(Given request)
The data below must be copied in full and without any change.

(Extracted material)
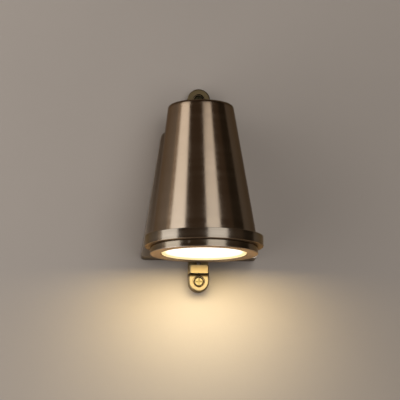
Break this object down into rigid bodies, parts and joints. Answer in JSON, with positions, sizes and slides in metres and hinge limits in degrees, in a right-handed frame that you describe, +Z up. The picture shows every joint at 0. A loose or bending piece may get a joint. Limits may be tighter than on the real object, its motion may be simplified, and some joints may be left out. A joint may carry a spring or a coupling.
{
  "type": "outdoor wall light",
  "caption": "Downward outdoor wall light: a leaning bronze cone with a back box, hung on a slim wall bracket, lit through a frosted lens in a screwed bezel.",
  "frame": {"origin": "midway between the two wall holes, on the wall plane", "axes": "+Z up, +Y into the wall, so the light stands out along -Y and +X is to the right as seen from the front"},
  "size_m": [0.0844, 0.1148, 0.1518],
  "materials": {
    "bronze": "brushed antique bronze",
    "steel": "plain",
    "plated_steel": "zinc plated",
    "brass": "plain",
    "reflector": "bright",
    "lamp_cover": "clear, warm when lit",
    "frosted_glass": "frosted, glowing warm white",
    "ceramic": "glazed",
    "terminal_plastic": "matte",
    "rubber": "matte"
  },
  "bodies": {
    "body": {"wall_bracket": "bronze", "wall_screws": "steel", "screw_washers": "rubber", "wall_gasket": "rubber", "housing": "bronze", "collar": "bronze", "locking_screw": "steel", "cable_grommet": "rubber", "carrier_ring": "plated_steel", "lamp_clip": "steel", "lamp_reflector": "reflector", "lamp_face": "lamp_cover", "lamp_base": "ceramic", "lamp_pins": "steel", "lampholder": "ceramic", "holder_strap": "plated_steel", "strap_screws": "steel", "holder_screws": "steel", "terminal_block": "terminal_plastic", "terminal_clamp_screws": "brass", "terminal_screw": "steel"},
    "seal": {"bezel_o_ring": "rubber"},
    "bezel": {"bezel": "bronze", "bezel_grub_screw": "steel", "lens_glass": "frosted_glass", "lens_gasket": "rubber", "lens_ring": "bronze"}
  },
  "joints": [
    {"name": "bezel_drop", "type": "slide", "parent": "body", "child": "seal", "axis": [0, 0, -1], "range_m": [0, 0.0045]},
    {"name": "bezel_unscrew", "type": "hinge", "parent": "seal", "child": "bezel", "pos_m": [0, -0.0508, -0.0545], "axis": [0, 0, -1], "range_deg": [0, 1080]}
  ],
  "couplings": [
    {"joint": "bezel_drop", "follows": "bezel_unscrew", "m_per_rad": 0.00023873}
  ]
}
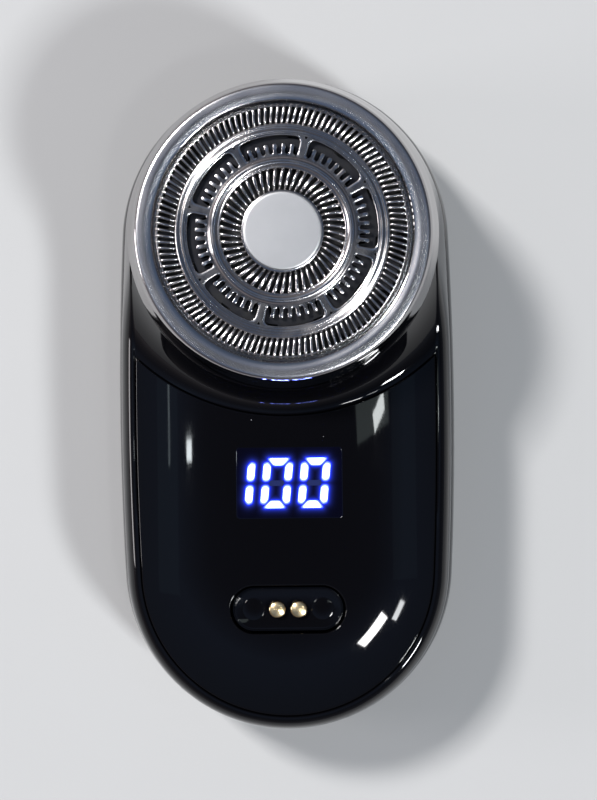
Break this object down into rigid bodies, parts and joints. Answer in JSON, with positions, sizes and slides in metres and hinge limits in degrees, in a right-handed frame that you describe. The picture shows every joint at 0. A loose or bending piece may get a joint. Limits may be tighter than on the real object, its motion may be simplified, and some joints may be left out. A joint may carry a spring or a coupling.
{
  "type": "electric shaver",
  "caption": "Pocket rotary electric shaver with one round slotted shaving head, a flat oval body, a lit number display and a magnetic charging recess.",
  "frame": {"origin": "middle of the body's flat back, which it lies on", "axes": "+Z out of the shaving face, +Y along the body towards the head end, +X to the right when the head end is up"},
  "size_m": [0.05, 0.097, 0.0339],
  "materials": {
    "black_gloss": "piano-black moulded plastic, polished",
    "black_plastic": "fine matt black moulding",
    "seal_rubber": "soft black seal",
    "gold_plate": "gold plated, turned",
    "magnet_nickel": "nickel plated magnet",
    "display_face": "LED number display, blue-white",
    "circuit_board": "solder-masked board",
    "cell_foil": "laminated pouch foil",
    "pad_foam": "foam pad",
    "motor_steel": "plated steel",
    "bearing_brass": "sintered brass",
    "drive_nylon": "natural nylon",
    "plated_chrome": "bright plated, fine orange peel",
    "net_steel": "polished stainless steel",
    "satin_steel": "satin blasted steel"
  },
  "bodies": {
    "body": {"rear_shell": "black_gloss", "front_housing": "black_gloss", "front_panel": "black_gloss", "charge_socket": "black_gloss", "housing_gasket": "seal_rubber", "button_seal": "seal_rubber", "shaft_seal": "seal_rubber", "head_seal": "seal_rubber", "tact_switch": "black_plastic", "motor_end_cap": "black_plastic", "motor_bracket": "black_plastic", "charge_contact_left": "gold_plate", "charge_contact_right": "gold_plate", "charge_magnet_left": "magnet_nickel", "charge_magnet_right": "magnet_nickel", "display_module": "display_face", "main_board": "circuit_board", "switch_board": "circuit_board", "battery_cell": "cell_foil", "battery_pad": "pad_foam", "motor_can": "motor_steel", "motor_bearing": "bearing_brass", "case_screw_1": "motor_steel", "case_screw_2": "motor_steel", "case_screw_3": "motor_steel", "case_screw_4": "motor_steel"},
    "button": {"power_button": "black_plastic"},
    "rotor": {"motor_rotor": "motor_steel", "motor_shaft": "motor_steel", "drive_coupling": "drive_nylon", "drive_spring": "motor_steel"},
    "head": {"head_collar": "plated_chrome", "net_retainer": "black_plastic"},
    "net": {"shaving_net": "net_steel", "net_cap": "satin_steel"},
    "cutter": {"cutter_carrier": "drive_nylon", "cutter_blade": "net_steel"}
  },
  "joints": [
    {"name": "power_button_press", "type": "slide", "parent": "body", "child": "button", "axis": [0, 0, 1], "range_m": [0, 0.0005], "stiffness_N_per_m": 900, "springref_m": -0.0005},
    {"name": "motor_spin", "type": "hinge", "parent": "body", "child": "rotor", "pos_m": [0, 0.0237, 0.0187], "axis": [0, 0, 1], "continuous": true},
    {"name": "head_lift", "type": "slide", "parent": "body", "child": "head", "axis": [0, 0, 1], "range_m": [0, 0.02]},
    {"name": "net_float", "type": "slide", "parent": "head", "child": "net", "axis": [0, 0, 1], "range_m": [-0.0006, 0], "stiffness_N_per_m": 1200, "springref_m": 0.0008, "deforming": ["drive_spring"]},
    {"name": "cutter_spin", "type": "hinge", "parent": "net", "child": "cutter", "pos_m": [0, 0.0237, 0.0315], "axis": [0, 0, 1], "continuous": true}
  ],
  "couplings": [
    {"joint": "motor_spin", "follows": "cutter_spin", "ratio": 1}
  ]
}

(Output)
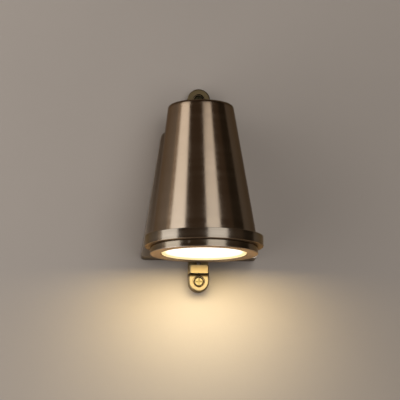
Break this object down into rigid bodies, parts and joints. Answer in JSON, with positions, sizes and slides in metres and hinge limits in degrees, in a right-handed frame that you describe, +Z up. The picture shows every joint at 0. A loose or bending piece may get a joint. Limits may be tighter than on the real object, its motion may be simplified, and some joints may be left out. A joint may carry a spring or a coupling.
{
  "type": "outdoor wall light",
  "caption": "Downward outdoor wall light: a leaning bronze cone with a back box, hung on a slim wall bracket, lit through a frosted lens in a screwed bezel.",
  "frame": {"origin": "midway between the two wall holes, on the wall plane", "axes": "+Z up, +Y into the wall, so the light stands out along -Y and +X is to the right as seen from the front"},
  "size_m": [0.0844, 0.1148, 0.1518],
  "materials": {
    "bronze": "brushed antique bronze",
    "steel": "plain",
    "plated_steel": "zinc plated",
    "brass": "plain",
    "reflector": "bright",
    "lamp_cover": "clear, warm when lit",
    "frosted_glass": "frosted, glowing warm white",
    "ceramic": "glazed",
    "terminal_plastic": "matte",
    "rubber": "matte"
  },
  "bodies": {
    "body": {"wall_bracket": "bronze", "wall_screws": "steel", "screw_washers": "rubber", "wall_gasket": "rubber", "housing": "bronze", "collar": "bronze", "locking_screw": "steel", "cable_grommet": "rubber", "carrier_ring": "plated_steel", "lamp_clip": "steel", "lamp_reflector": "reflector", "lamp_face": "lamp_cover", "lamp_base": "ceramic", "lamp_pins": "steel", "lampholder": "ceramic", "holder_strap": "plated_steel", "strap_screws": "steel", "holder_screws": "steel", "terminal_block": "terminal_plastic", "terminal_clamp_screws": "brass", "terminal_screw": "steel"},
    "seal": {"bezel_o_ring": "rubber"},
    "bezel": {"bezel": "bronze", "bezel_grub_screw": "steel", "lens_glass": "frosted_glass", "lens_gasket": "rubber", "lens_ring": "bronze"}
  },
  "joints": [
    {"name": "bezel_drop", "type": "slide", "parent": "body", "child": "seal", "axis": [0, 0, -1], "range_m": [0, 0.0045]},
    {"name": "bezel_unscrew", "type": "hinge", "parent": "seal", "child": "bezel", "pos_m": [0, -0.0508, -0.0545], "axis": [0, 0, -1], "range_deg": [0, 1080]}
  ],
  "couplings": [
    {"joint": "bezel_drop", "follows": "bezel_unscrew", "m_per_rad": 0.00023873}
  ]
}
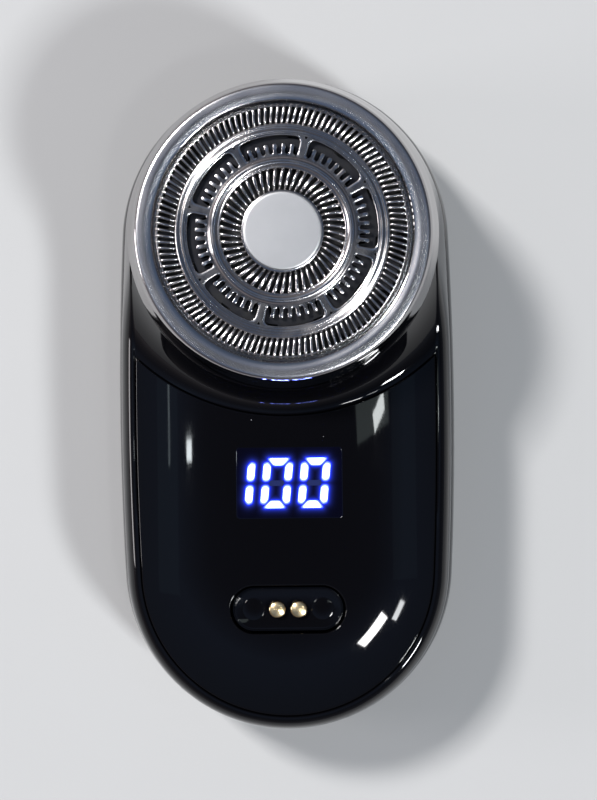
Break this object down into rigid bodies, parts and joints. Answer in JSON, with positions, sizes and slides in metres and hinge limits in degrees, in a right-handed frame that you describe. The picture shows every joint at 0. A loose or bending piece may get a joint. Limits may be tighter than on the real object, its motion may be simplified, and some joints may be left out. A joint may carry a spring or a coupling.
{
  "type": "electric shaver",
  "caption": "Pocket rotary electric shaver with one round slotted shaving head, a flat oval body, a lit number display and a magnetic charging recess.",
  "frame": {"origin": "middle of the body's flat back, which it lies on", "axes": "+Z out of the shaving face, +Y along the body towards the head end, +X to the right when the head end is up"},
  "size_m": [0.05, 0.097, 0.0339],
  "materials": {
    "black_gloss": "piano-black moulded plastic, polished",
    "black_plastic": "fine matt black moulding",
    "seal_rubber": "soft black seal",
    "gold_plate": "gold plated, turned",
    "magnet_nickel": "nickel plated magnet",
    "display_face": "LED number display, blue-white",
    "circuit_board": "solder-masked board",
    "cell_foil": "laminated pouch foil",
    "pad_foam": "foam pad",
    "motor_steel": "plated steel",
    "bearing_brass": "sintered brass",
    "drive_nylon": "natural nylon",
    "plated_chrome": "bright plated, fine orange peel",
    "net_steel": "polished stainless steel",
    "satin_steel": "satin blasted steel"
  },
  "bodies": {
    "body": {"rear_shell": "black_gloss", "front_housing": "black_gloss", "front_panel": "black_gloss", "charge_socket": "black_gloss", "housing_gasket": "seal_rubber", "button_seal": "seal_rubber", "shaft_seal": "seal_rubber", "head_seal": "seal_rubber", "tact_switch": "black_plastic", "motor_end_cap": "black_plastic", "motor_bracket": "black_plastic", "charge_contact_left": "gold_plate", "charge_contact_right": "gold_plate", "charge_magnet_left": "magnet_nickel", "charge_magnet_right": "magnet_nickel", "display_module": "display_face", "main_board": "circuit_board", "switch_board": "circuit_board", "battery_cell": "cell_foil", "battery_pad": "pad_foam", "motor_can": "motor_steel", "motor_bearing": "bearing_brass", "case_screw_1": "motor_steel", "case_screw_2": "motor_steel", "case_screw_3": "motor_steel", "case_screw_4": "motor_steel"},
    "button": {"power_button": "black_plastic"},
    "rotor": {"motor_rotor": "motor_steel", "motor_shaft": "motor_steel", "drive_coupling": "drive_nylon", "drive_spring": "motor_steel"},
    "head": {"head_collar": "plated_chrome", "net_retainer": "black_plastic"},
    "net": {"shaving_net": "net_steel", "net_cap": "satin_steel"},
    "cutter": {"cutter_carrier": "drive_nylon", "cutter_blade": "net_steel"}
  },
  "joints": [
    {"name": "power_button_press", "type": "slide", "parent": "body", "child": "button", "axis": [0, 0, 1], "range_m": [0, 0.0005], "stiffness_N_per_m": 900, "springref_m": -0.0005},
    {"name": "motor_spin", "type": "hinge", "parent": "body", "child": "rotor", "pos_m": [0, 0.0237, 0.0187], "axis": [0, 0, 1], "continuous": true},
    {"name": "head_lift", "type": "slide", "parent": "body", "child": "head", "axis": [0, 0, 1], "range_m": [0, 0.02]},
    {"name": "net_float", "type": "slide", "parent": "head", "child": "net", "axis": [0, 0, 1], "range_m": [-0.0006, 0], "stiffness_N_per_m": 1200, "springref_m": 0.0008, "deforming": ["drive_spring"]},
    {"name": "cutter_spin", "type": "hinge", "parent": "net", "child": "cutter", "pos_m": [0, 0.0237, 0.0315], "axis": [0, 0, 1], "continuous": true}
  ],
  "couplings": [
    {"joint": "motor_spin", "follows": "cutter_spin", "ratio": 1}
  ]
}